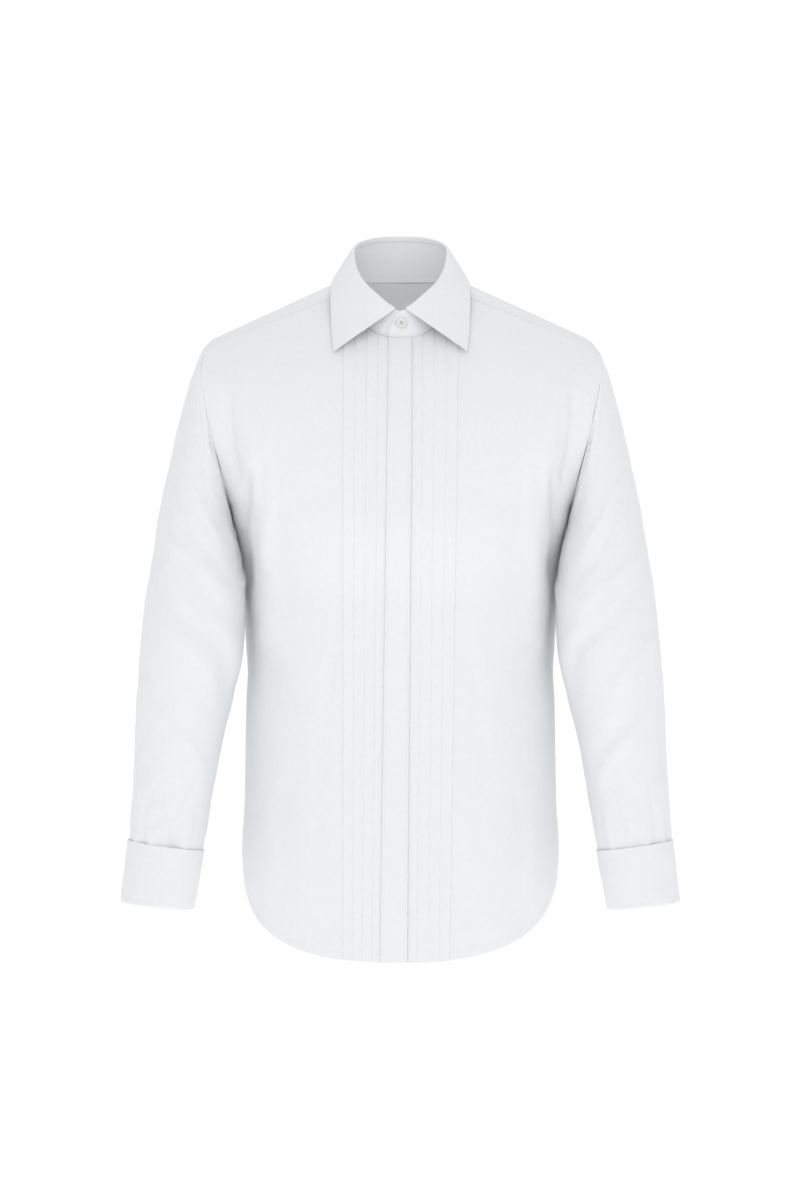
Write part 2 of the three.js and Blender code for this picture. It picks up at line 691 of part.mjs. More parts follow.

* * *

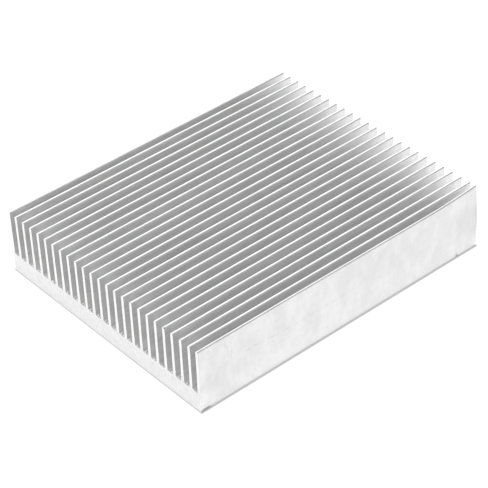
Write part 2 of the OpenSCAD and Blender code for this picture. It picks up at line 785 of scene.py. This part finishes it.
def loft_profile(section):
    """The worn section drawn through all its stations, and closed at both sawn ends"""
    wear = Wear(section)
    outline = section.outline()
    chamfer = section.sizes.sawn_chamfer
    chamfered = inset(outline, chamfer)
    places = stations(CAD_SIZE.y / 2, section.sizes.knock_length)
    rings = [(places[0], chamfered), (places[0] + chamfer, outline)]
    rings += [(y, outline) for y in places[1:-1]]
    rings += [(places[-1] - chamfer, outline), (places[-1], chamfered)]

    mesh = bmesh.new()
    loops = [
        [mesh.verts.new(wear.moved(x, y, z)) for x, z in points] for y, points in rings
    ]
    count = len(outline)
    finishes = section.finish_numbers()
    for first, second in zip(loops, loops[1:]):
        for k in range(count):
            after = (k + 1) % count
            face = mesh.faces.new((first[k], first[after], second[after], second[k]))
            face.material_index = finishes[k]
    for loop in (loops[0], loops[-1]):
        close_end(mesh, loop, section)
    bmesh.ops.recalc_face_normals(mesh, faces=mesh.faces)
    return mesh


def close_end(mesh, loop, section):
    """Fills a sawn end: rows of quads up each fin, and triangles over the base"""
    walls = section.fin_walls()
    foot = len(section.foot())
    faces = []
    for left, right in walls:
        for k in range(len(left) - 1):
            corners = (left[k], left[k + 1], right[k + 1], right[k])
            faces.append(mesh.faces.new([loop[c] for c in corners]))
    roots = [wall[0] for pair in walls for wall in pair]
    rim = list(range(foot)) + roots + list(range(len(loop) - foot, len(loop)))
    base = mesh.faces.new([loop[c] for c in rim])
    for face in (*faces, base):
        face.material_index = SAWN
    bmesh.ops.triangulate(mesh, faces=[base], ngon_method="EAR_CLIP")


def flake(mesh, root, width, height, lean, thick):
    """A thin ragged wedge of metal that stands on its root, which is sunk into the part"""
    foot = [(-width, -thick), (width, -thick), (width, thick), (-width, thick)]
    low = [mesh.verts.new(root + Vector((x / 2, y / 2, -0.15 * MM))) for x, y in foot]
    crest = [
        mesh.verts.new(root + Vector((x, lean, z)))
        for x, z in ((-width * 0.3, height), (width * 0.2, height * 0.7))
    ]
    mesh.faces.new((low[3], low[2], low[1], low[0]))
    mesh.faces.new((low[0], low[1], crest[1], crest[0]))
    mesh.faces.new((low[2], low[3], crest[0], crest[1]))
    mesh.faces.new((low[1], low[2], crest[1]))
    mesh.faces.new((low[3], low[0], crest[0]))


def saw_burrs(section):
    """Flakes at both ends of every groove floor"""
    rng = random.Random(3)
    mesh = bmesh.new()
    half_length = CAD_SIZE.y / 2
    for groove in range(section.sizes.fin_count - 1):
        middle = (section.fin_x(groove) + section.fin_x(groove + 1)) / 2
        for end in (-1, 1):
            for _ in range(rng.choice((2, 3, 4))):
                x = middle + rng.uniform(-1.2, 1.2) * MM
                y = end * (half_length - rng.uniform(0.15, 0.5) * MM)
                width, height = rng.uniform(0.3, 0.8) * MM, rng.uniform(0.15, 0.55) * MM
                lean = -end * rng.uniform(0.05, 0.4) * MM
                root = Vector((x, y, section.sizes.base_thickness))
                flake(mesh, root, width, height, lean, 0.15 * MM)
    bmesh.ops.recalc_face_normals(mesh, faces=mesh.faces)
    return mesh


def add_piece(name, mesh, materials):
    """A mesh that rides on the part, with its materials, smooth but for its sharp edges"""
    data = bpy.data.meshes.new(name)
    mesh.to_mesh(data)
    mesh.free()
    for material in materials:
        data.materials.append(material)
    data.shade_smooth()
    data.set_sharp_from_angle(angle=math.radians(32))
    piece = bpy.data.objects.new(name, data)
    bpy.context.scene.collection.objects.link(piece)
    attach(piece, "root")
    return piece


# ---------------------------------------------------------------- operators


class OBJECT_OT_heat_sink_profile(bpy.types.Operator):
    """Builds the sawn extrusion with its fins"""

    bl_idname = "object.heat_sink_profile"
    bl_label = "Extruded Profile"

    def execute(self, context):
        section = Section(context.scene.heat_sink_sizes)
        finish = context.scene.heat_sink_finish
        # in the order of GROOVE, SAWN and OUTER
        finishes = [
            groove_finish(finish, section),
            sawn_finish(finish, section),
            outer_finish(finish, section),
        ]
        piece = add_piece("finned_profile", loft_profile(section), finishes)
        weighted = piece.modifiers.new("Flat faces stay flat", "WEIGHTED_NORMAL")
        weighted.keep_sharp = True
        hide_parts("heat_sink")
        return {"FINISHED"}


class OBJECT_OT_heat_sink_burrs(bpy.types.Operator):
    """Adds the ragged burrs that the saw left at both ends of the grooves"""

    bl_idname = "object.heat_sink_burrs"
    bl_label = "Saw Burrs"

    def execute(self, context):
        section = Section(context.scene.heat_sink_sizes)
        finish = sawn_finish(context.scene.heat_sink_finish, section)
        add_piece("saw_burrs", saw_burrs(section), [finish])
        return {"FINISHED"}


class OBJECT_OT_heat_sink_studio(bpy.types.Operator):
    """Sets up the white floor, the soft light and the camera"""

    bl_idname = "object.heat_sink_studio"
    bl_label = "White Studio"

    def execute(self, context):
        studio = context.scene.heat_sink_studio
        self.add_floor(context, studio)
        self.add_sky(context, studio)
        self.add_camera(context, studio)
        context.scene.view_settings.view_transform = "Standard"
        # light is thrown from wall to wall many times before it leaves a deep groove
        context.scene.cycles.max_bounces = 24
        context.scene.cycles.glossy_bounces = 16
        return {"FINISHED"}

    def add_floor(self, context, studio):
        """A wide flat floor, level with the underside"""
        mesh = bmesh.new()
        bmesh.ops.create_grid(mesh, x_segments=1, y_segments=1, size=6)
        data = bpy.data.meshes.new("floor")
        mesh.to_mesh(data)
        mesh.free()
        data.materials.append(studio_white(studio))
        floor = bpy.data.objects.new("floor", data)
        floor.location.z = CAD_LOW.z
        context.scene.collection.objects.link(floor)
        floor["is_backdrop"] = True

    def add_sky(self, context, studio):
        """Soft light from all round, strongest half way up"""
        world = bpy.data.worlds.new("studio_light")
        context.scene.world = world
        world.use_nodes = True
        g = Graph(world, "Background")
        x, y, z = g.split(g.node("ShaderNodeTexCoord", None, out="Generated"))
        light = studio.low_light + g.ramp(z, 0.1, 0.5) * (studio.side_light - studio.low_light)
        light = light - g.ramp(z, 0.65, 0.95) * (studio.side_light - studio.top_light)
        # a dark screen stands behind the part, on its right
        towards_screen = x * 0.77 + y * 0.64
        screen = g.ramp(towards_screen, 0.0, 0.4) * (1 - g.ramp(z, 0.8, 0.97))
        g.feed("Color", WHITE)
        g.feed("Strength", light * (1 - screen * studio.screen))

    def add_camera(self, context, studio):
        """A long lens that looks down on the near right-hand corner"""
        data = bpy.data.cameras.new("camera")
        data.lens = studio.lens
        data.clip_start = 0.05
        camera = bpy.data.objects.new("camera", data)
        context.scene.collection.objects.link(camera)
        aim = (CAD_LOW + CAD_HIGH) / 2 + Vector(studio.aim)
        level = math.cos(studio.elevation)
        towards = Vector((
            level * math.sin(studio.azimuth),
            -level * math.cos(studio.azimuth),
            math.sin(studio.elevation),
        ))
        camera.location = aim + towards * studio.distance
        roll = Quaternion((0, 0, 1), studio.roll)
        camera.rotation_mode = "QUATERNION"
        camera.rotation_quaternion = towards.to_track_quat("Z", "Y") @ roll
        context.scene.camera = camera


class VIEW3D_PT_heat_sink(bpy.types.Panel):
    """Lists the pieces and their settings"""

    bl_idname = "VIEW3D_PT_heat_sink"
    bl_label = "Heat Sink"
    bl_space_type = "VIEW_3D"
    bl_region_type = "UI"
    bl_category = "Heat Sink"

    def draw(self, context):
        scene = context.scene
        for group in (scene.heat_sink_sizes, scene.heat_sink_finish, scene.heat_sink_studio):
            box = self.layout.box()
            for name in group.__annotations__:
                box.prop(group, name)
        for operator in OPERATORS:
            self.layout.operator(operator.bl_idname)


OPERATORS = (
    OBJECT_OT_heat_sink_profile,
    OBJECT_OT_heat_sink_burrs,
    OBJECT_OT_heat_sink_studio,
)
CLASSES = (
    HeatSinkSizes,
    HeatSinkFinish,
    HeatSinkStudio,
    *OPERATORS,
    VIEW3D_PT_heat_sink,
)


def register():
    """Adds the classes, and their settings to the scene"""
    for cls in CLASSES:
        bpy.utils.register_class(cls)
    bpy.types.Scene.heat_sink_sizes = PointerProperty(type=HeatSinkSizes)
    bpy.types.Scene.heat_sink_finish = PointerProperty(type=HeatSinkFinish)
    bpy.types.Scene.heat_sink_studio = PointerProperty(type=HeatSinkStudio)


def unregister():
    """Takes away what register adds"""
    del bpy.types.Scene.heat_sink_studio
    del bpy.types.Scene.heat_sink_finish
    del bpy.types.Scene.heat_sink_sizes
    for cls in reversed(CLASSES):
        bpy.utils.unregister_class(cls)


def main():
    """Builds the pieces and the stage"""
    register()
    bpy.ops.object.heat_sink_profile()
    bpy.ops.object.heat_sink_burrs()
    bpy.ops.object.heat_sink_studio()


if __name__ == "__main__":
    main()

==

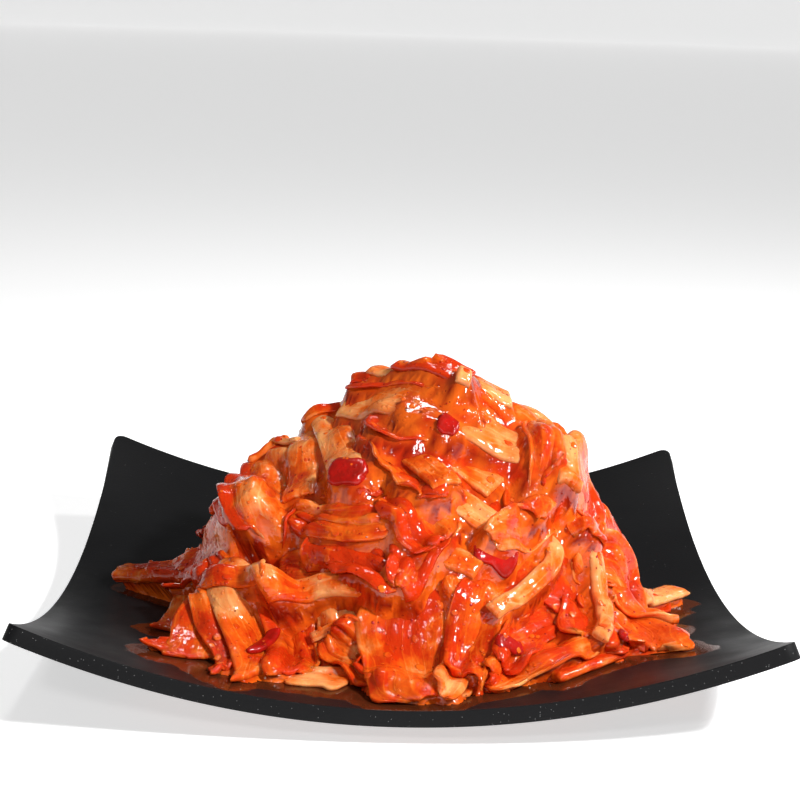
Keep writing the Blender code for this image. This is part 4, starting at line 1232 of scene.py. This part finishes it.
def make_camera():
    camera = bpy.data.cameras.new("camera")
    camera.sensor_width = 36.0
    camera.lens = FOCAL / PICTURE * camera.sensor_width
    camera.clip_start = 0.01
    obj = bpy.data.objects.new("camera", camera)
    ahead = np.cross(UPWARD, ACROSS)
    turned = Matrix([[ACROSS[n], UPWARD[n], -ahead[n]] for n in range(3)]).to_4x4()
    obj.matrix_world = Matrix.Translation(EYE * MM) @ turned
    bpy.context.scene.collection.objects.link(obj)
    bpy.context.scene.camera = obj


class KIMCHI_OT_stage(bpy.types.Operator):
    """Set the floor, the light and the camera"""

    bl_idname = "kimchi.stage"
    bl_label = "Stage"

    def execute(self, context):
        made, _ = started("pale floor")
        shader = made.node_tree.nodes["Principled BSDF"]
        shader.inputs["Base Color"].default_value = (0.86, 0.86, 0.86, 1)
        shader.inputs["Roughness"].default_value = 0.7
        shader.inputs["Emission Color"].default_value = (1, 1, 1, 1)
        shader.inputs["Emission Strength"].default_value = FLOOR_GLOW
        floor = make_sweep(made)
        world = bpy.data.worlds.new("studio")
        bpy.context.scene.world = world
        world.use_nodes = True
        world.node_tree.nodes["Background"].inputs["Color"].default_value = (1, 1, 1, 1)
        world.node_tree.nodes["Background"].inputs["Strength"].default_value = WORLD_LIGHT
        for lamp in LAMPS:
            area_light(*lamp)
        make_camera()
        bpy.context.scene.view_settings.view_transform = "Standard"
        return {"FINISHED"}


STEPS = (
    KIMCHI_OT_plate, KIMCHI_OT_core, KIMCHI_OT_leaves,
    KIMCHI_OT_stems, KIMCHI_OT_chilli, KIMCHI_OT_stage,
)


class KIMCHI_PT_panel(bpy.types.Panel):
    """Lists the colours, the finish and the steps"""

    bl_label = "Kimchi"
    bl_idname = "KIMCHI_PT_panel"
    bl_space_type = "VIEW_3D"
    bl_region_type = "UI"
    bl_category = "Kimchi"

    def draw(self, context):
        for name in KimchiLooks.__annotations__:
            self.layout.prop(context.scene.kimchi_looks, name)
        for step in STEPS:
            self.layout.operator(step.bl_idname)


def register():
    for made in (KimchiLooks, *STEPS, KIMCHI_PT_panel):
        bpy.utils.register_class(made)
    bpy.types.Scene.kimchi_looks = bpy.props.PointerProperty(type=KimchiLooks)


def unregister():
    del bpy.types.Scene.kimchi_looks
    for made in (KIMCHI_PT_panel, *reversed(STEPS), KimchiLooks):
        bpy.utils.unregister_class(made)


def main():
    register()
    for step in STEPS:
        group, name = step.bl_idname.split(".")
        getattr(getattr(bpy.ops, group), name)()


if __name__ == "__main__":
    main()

### What you are asked to do
Your task is to reproduce exactly the lines beginning at the line containing "Write part 2 of the OpenSCAD" and ending at the line containing "rings += [(places[-1]", inclusive.

### Answer to the task
Write part 2 of the OpenSCAD and Blender code for this picture. It picks up at line 785 of scene.py. This part finishes it.
def loft_profile(section):
    """The worn section drawn through all its stations, and closed at both sawn ends"""
    wear = Wear(section)
    outline = section.outline()
    chamfer = section.sizes.sawn_chamfer
    chamfered = inset(outline, chamfer)
    places = stations(CAD_SIZE.y / 2, section.sizes.knock_length)
    rings = [(places[0], chamfered), (places[0] + chamfer, outline)]
    rings += [(y, outline) for y in places[1:-1]]
    rings += [(places[-1] - chamfer, outline), (places[-1], chamfered)]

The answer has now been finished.